In trying not to miss out on anything, you could end up missing out on everything that truly matters – your peace of mind, your health, your joy. Saying “no” to things that don’t serve you frees up space and time for the things that truly enrich your life.
So, if you’re constantly battling FOMO, remember this: Life isn’t about doing everything. It’s about doing what matters most to you. And sometimes, saying “no” is the first step towards that.
10) Ignoring their own needs
At the heart of this struggle to say “no” is often a neglect of one’s own needs. Those who constantly say “yes” to others often do so at the expense of their own health, happiness, and well-being.
They may skip meals, miss out on sleep, or neglect their hobbies and interests.
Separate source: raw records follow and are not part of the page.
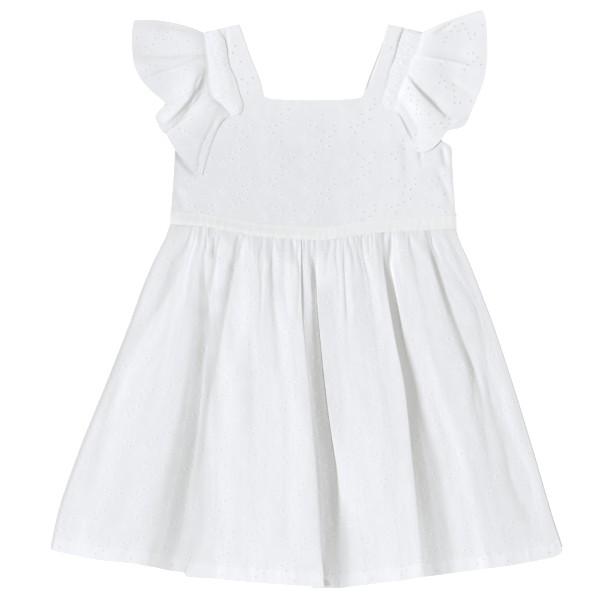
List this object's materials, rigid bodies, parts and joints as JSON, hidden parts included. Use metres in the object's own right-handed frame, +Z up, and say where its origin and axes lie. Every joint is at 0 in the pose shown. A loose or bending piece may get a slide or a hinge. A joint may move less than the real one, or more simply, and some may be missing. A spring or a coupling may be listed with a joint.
{
  "type": "toddler dress laid flat",
  "caption": "White eyelet cotton toddler dress laid flat: square neck, wide straps with gathered flutter sleeves, waistband and a full gathered skirt.",
  "frame": {"origin": "middle of the footprint, on the surface that the dress lies on", "axes": "+Y towards the neck, +X to the right seen from the front, +Z up out of the front of the dress"},
  "size_m": [0.4871, 0.5503, 0.0141],
  "materials": {
    "eyelet_cotton": "white cotton with small eyelet embroidery, matt",
    "doubled_cotton": "white cotton doubled over seam allowances, matt, slightly creamier"
  },
  "bodies": {
    "root": {"bodice_front": "eyelet_cotton", "bodice_back": "eyelet_cotton", "skirt_front": "eyelet_cotton", "skirt_back": "eyelet_cotton", "sleeve_left": "eyelet_cotton", "sleeve_right": "eyelet_cotton", "waistband_front": "doubled_cotton", "waistband_back": "doubled_cotton"}
  },
  "joints": []
}
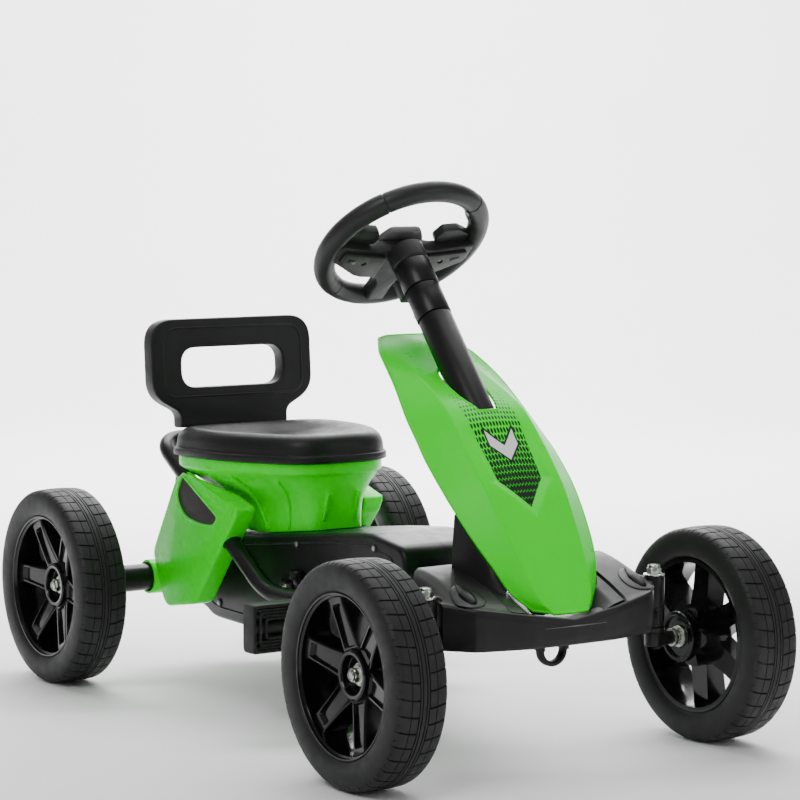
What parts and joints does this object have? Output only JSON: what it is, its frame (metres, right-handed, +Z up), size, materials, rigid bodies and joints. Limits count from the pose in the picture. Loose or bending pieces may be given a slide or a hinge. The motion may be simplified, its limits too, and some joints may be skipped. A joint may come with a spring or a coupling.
{
  "type": "pedal go kart",
  "caption": "Child's pedal go kart with foam tyres, a tubular frame, a moulded seat with backrest, chain drive to the rear axle and a steering wheel linked to the front wheels.",
  "frame": {"origin": "on the ground, midway between the axles and between the wheels", "axes": "+X forward, +Y to the driver's left, +Z up"},
  "size_m": [0.985, 0.5436, 0.6496],
  "materials": {
    "foam_tyre": "matt moulded foam with a fine open skin",
    "rim_gloss_black": "gloss black moulded plastic",
    "zinc_plate": "bright zinc plate",
    "green_shell": "gloss green moulded plastic",
    "seat_plastic": "satin black moulded plastic with a fine grain",
    "grained_insert": "dark grained plastic",
    "trim_plastic": "satin black moulded plastic",
    "grip_plastic": "satin dark grey plastic",
    "frame_paint": "black powder coat",
    "pedal_plastic": "matt black ribbed plastic",
    "bush_plastic": "plain nylon",
    "bare_steel": "bare steel, lightly oiled"
  },
  "bodies": {
    "root": {"frame_loop_tube": "frame_paint", "spine_tube": "frame_paint", "rear_axle_housing_left": "frame_paint", "rear_axle_housing_right": "frame_paint", "axle_bush_left": "bare_steel", "axle_bush_right": "bare_steel", "front_axle_beam": "frame_paint", "steering_head_tube": "frame_paint", "head_bush_upper": "bush_plastic", "head_bush_lower": "bush_plastic", "chain_case_left": "trim_plastic", "chain_case_right": "trim_plastic", "drive_chain": "bare_steel", "seat_base": "seat_plastic", "seat_housing": "green_shell", "backrest": "seat_plastic", "side_cover_left": "green_shell", "side_cover_right": "green_shell", "side_insert_left": "grained_insert", "side_insert_right": "grained_insert", "front_fairing": "green_shell", "front_bumper": "trim_plastic", "tow_loop": "trim_plastic"},
    "steering": {"steering_shaft": "bare_steel", "wheel_hub_sleeve": "frame_paint", "column_collar": "frame_paint", "steering_wheel": "grip_plastic", "wheel_centre_pad": "grip_plastic", "hub_bolt": "zinc_plate", "collar_bolt": "zinc_plate", "pitman_arm": "frame_paint"},
    "tie_rod_left": {"tie_rod_left": "zinc_plate"},
    "tie_rod_right": {"tie_rod_right": "zinc_plate"},
    "knuckle_left": {"knuckle_left": "frame_paint", "kingpin_nut_left": "zinc_plate", "wheel_nut_front_left": "zinc_plate"},
    "knuckle_right": {"knuckle_right": "frame_paint", "kingpin_nut_right": "zinc_plate", "wheel_nut_front_right": "zinc_plate"},
    "wheel_front_left": {"tyre_front_left": "foam_tyre", "wheel_rim_front_left": "rim_gloss_black", "hub_bearing_front_left": "zinc_plate"},
    "wheel_front_right": {"tyre_front_right": "foam_tyre", "wheel_rim_front_right": "rim_gloss_black", "hub_bearing_front_right": "zinc_plate"},
    "wheel_rear_left": {"tyre_rear_left": "foam_tyre", "wheel_rim_rear_left": "rim_gloss_black", "hub_bearing_rear_left": "zinc_plate"},
    "rear_axle": {"rear_axle_shaft": "bare_steel", "rear_sprocket": "bare_steel", "tyre_rear_right": "foam_tyre", "wheel_rim_rear_right": "rim_gloss_black", "wheel_nut_rear_right": "zinc_plate", "wheel_nut_rear_left": "zinc_plate"},
    "crank": {"crank_shaft": "frame_paint", "crank_sprocket": "bare_steel"},
    "pedal_left": {"pedal_left": "pedal_plastic"},
    "pedal_right": {"pedal_right": "pedal_plastic"}
  },
  "joints": [
    {"name": "steering_turn", "type": "hinge", "parent": "root", "child": "steering", "pos_m": [0.0775, 0, 0.574], "axis": [-0.6428, 0, 0.766], "range_deg": [-26, 26]},
    {"name": "tie_rod_left_swing", "type": "hinge", "parent": "steering", "child": "tie_rod_left", "pos_m": [0.33789, 0.01, 0.20767], "axis": [-0.6428, 0, 0.766], "range_deg": [-26, 26]},
    {"name": "knuckle_left_turn", "type": "hinge", "parent": "root", "child": "knuckle_left", "pos_m": [0.3675, 0.157, 0.17], "axis": [0, 0, 1], "range_deg": [-26, 26]},
    {"name": "wheel_front_left_spin", "type": "hinge", "parent": "knuckle_left", "child": "wheel_front_left", "pos_m": [0.3675, 0.239, 0.125], "axis": [0, 1, 0], "continuous": true},
    {"name": "tie_rod_right_swing", "type": "hinge", "parent": "steering", "child": "tie_rod_right", "pos_m": [0.33789, -0.01, 0.20767], "axis": [-0.6428, 0, 0.766], "range_deg": [-26, 26]},
    {"name": "knuckle_right_turn", "type": "hinge", "parent": "root", "child": "knuckle_right", "pos_m": [0.3675, -0.157, 0.17], "axis": [0, 0, 1], "range_deg": [-26, 26]},
    {"name": "wheel_front_right_spin", "type": "hinge", "parent": "knuckle_right", "child": "wheel_front_right", "pos_m": [0.3675, -0.239, 0.125], "axis": [0, 1, 0], "continuous": true},
    {"name": "rear_axle_spin", "type": "hinge", "parent": "root", "child": "rear_axle", "pos_m": [-0.3675, 0, 0.125], "axis": [0, 1, 0], "continuous": true},
    {"name": "wheel_rear_left_spin", "type": "hinge", "parent": "rear_axle", "child": "wheel_rear_left", "pos_m": [-0.3675, 0.234, 0.125], "axis": [0, 1, 0], "continuous": true},
    {"name": "crank_spin", "type": "hinge", "parent": "root", "child": "crank", "pos_m": [-0.0325, 0, 0.122], "axis": [0, 1, 0], "continuous": true},
    {"name": "pedal_left_spin", "type": "hinge", "parent": "crank", "child": "pedal_left", "pos_m": [-0.11249, 0.155, 0.1206], "axis": [0, 1, 0], "continuous": true},
    {"name": "pedal_right_spin", "type": "hinge", "parent": "crank", "child": "pedal_right", "pos_m": [0.04749, -0.155, 0.1234], "axis": [0, 1, 0], "continuous": true}
  ],
  "couplings": [
    {"joint": "tie_rod_left_swing", "follows": "steering_turn", "ratio": -1},
    {"joint": "knuckle_left_turn", "follows": "steering_turn", "ratio": 1},
    {"joint": "tie_rod_right_swing", "follows": "steering_turn", "ratio": -1},
    {"joint": "knuckle_right_turn", "follows": "steering_turn", "ratio": 1},
    {"joint": "crank_spin", "follows": "rear_axle_spin", "ratio": 0.6875}
  ]
}
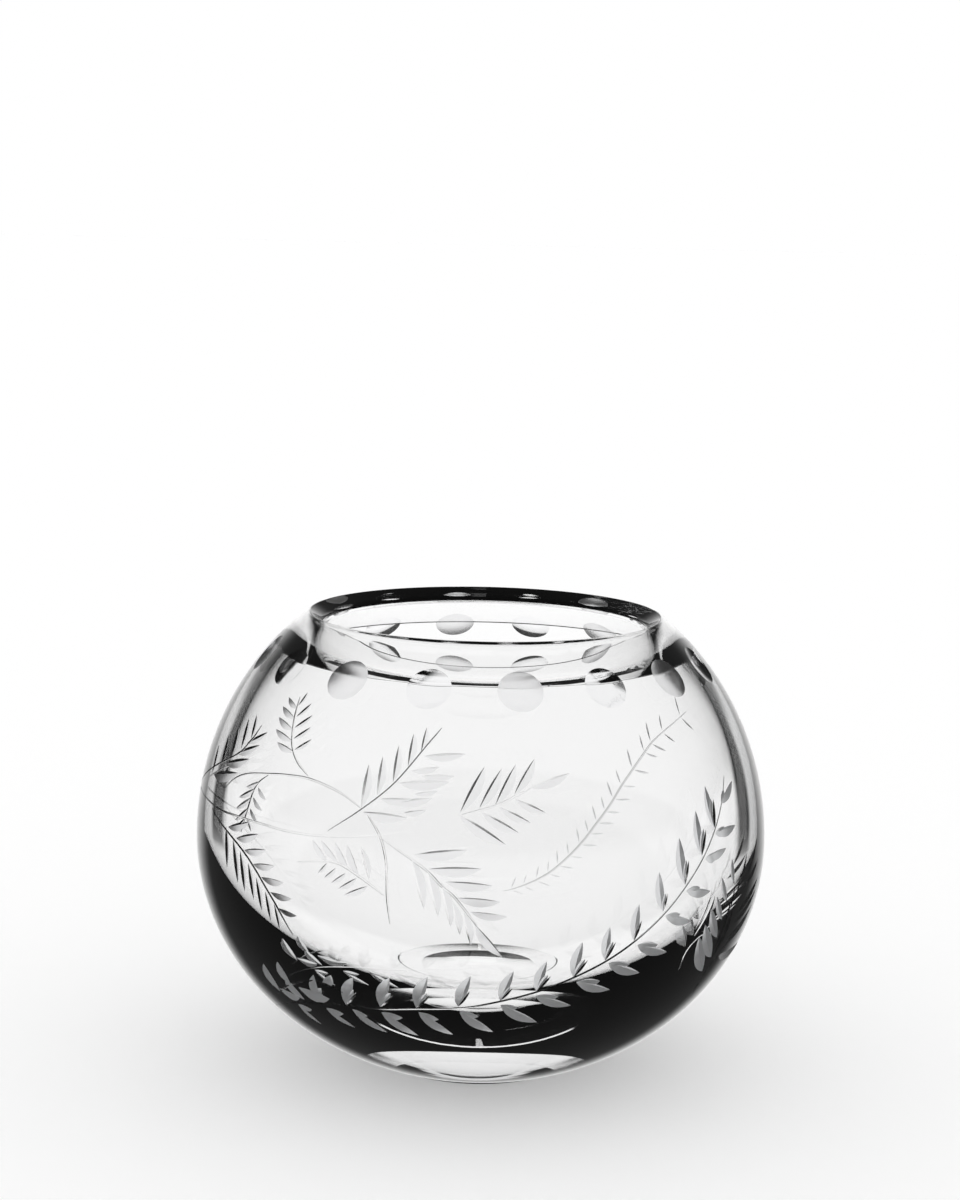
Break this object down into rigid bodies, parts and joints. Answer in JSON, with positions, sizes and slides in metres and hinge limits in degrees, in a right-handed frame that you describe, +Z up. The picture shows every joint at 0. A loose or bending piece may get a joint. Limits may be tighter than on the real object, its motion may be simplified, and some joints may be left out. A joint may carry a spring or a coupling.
{
  "type": "rose bowl vase",
  "caption": "Thick-walled clear crystal rose bowl with a rounded polished rim, a ring of round cuts on the shoulder and a ground foot.",
  "frame": {"origin": "middle of the foot, on the surface that the bowl stands on", "axes": "+Z up along the bowl's axis, front of the bowl towards -Y"},
  "size_m": [0.165, 0.165, 0.1317],
  "materials": {
    "crystal": "clear polished lead crystal with satin wheel-cut ornament"
  },
  "bodies": {
    "root": {"glass_bowl": "crystal"}
  },
  "joints": []
}
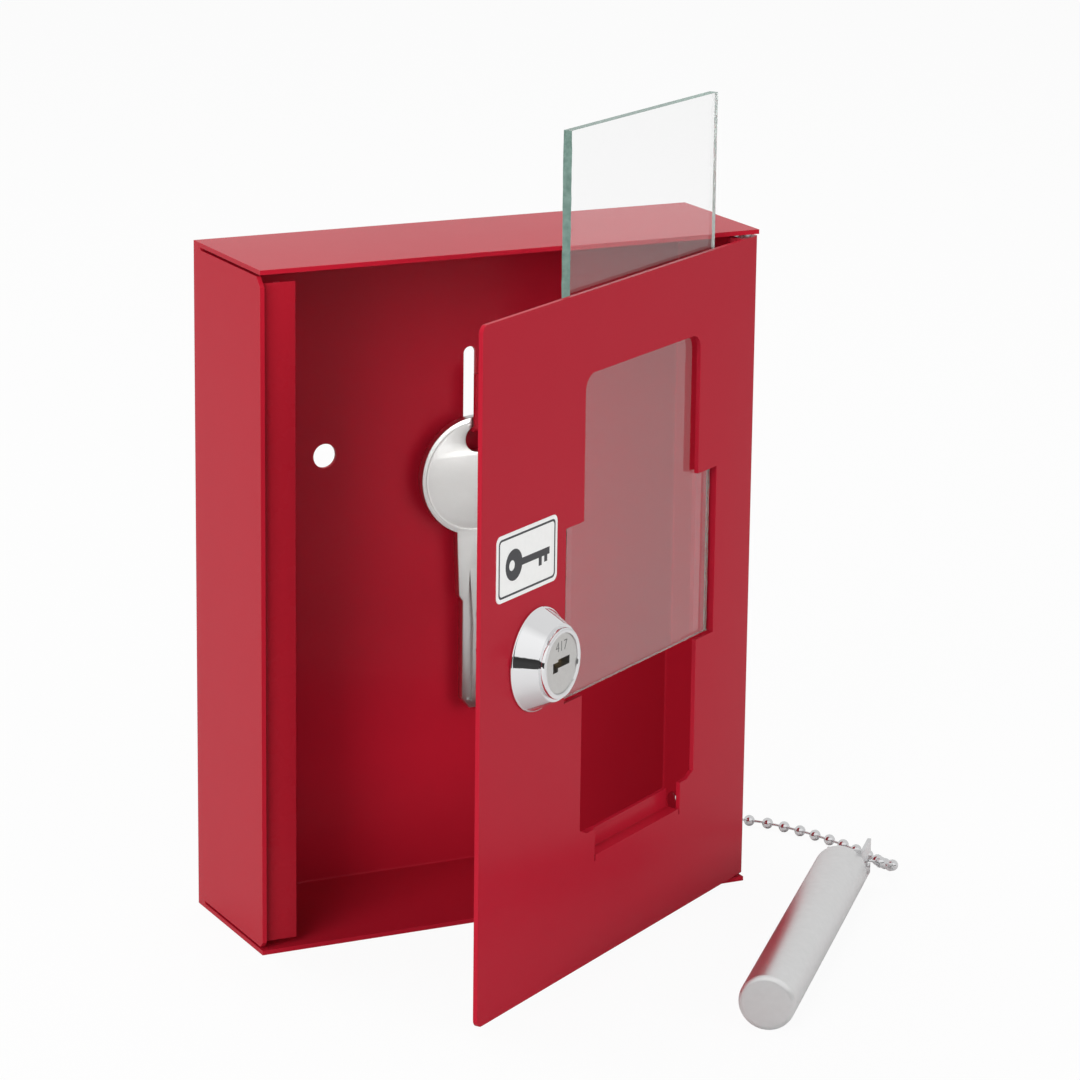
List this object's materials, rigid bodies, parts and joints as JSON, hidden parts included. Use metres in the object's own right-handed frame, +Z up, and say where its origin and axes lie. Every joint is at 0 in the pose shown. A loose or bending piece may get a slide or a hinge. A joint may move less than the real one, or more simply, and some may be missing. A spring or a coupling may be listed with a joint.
{
  "type": "break glass key box",
  "caption": "Red sheet-steel emergency key box with its hinged door ajar, a loose glass pane half raised, a key on the hook inside and a chained metal striker lying in front",
  "frame": {"origin": "centre of the case's underside", "axes": "+X to the right as seen from the front, +Y back into the wall, +Z up"},
  "size_m": [0.1521, 0.1247, 0.1821],
  "materials": {
    "case_red": "semi-gloss red powder coat",
    "door_red": "semi-gloss red powder coat with light edges",
    "zinc_steel": "bright zinc plating",
    "lock_chrome": "polished chrome",
    "plug_steel": "satin nickel face with an engraved number",
    "wafer_brass": "plain stamped brass",
    "label_white": "white film with a thin dark frame and a plain key sign",
    "pane_glass": "clear float glass with greenish cut edges",
    "key_nickel": "nickel silver, finely brushed",
    "striker_aluminium": "satin bar with a turned end",
    "clip_steel": "bright plated sheet",
    "chain_chrome": "bright nickel beads"
  },
  "bodies": {
    "case": {"case_shell": "case_red", "latch_strip": "case_red", "chain_eyelet": "zinc_steel", "chain_end_stop": "zinc_steel"},
    "hinge_pins": {"hinge_pin_top": "zinc_steel", "hinge_pin_bottom": "zinc_steel"},
    "door": {"door_panel": "door_red", "lock_rosette": "lock_chrome", "lock_housing": "lock_chrome", "lock_washer": "zinc_steel", "lock_nut": "zinc_steel", "door_label": "label_white"},
    "lock_core": {"lock_plug": "plug_steel", "lock_wafers": "wafer_brass", "wafer_springs": "zinc_steel", "cam_lever": "zinc_steel", "cam_washer": "zinc_steel", "cam_screw": "zinc_steel"},
    "pane": {"glass_pane": "pane_glass"},
    "key": {"emergency_key": "key_nickel"},
    "striker_set": {"striker": "striker_aluminium", "striker_clip": "clip_steel", "striker_rivet": "zinc_steel", "chain_coupling": "chain_chrome", "ball_chain": "chain_chrome"}
  },
  "joints": [
    {"name": "door_close", "type": "hinge", "parent": "case", "child": "hinge_pins", "pos_m": [0.056, -0.016, 0.075], "axis": [0, 0, 1], "range_deg": [-12, 0]},
    {"name": "door_swing", "type": "hinge", "parent": "hinge_pins", "child": "door", "pos_m": [0.056, -0.016, 0.075], "axis": [0, 0, 1], "range_deg": [-21, 62]},
    {"name": "pane_slide", "type": "slide", "parent": "door", "child": "pane", "axis": [0, 0, 1], "range_m": [-0.0375, 0]},
    {"name": "lock_turn", "type": "hinge", "parent": "door", "child": "lock_core", "pos_m": [-0.01843, -0.06791, 0.0748], "axis": [-0.5446, 0.8387, 0], "range_deg": [0, 90]},
    {"name": "key_swing", "type": "hinge", "parent": "case", "child": "key", "pos_m": [0.0069, 0.0145, 0.10092], "axis": [0, 1, 0], "range_deg": [-12, 12]},
    {"name": "striker_swing", "type": "hinge", "parent": "case", "child": "striker_set", "pos_m": [0.059, 0.006, 0.012], "axis": [0, 0, 1], "range_deg": [-10.85, 32], "deforming": ["ball_chain"]}
  ],
  "couplings": [
    {"joint": "striker_swing", "follows": "door_swing", "ratio": 0.516}
  ]
}
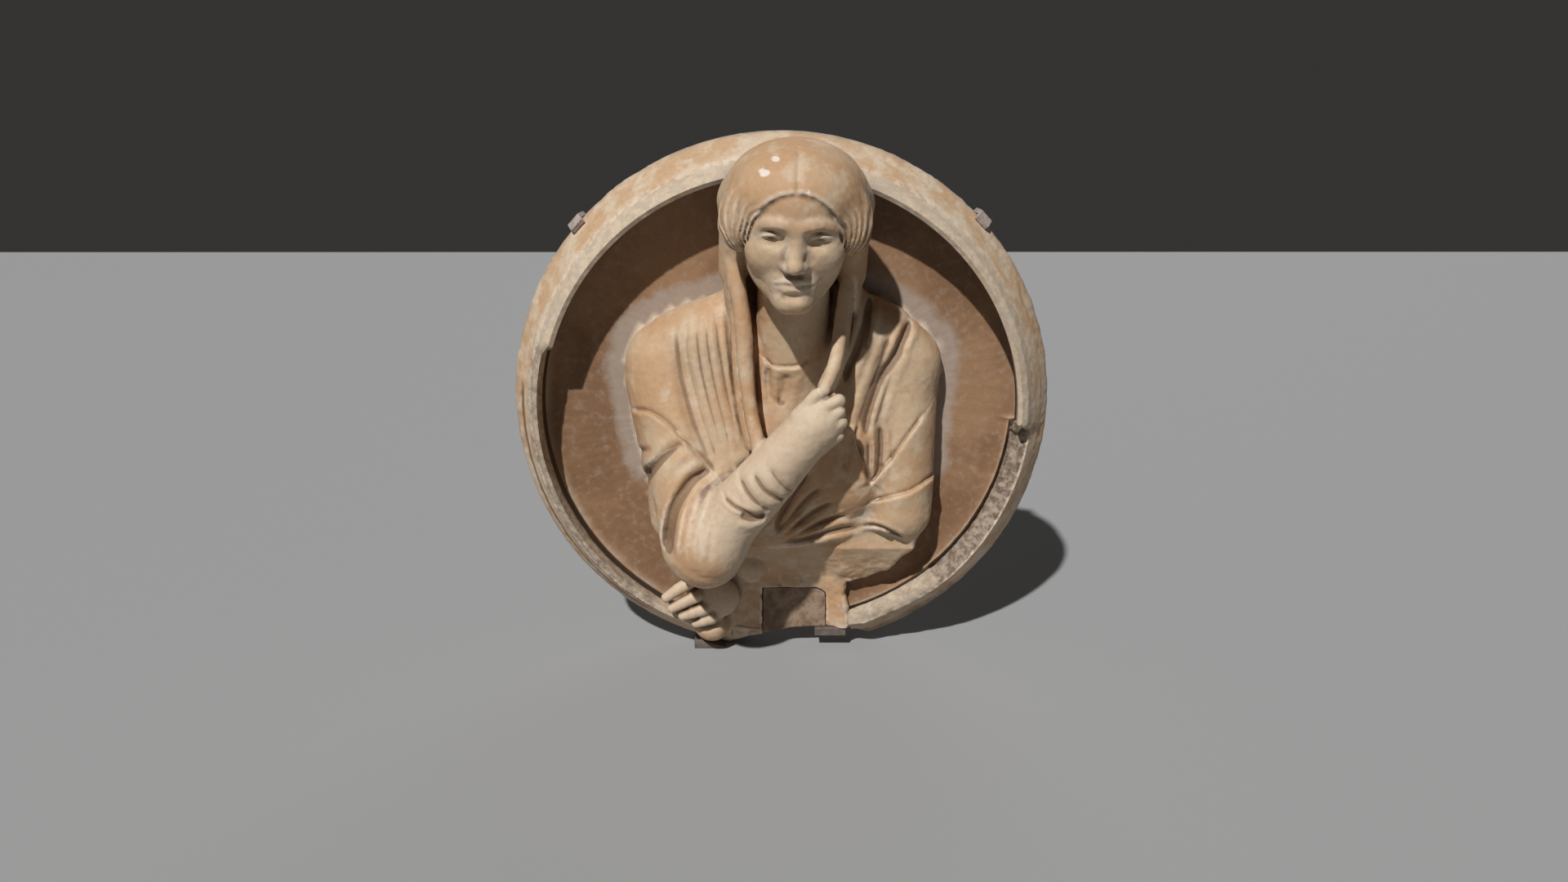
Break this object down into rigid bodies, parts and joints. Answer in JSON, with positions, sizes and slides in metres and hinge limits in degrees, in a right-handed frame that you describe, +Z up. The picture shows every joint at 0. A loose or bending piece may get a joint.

They may feel stressed, overwhelmed, or burnt out, but continue to push their needs aside to accommodate others.
Ignoring your own needs can have serious consequences for your physical and mental health. It’s important to remember that self-care is not selfish. Your needs matter. And sometimes, taking care of yourself means having the courage to say “no”.
Final thoughts: It’s about self-love and respect
Understanding human behavior and the reasons behind why we do what we do can be complex. The struggle to say “no” is not a standalone issue but is often intertwined with our self-perception, emotional intelligence, and personal history.
If you’ve found yourself nodding along with these behaviors, it’s clear that saying “no” might be a challenge for you.
But here’s the silver lining – you have the power to change.
Being mindful of these behaviors is the first step towards transformation. Start to notice when you’re saying “yes” out of fear, guilt, or obligation rather than genuine desire. Pay attention to the moments when you suppress your own needs to accommodate others.
Remember this – saying “no” isn’t a mark of selfishness, but a sign of respect for your own boundaries and well-being.
Learning to say “no” is a journey of self-love and self-respect. It’s about recognizing your worth and understanding that it’s okay to prioritize your needs. It’s about setting boundaries and respecting them.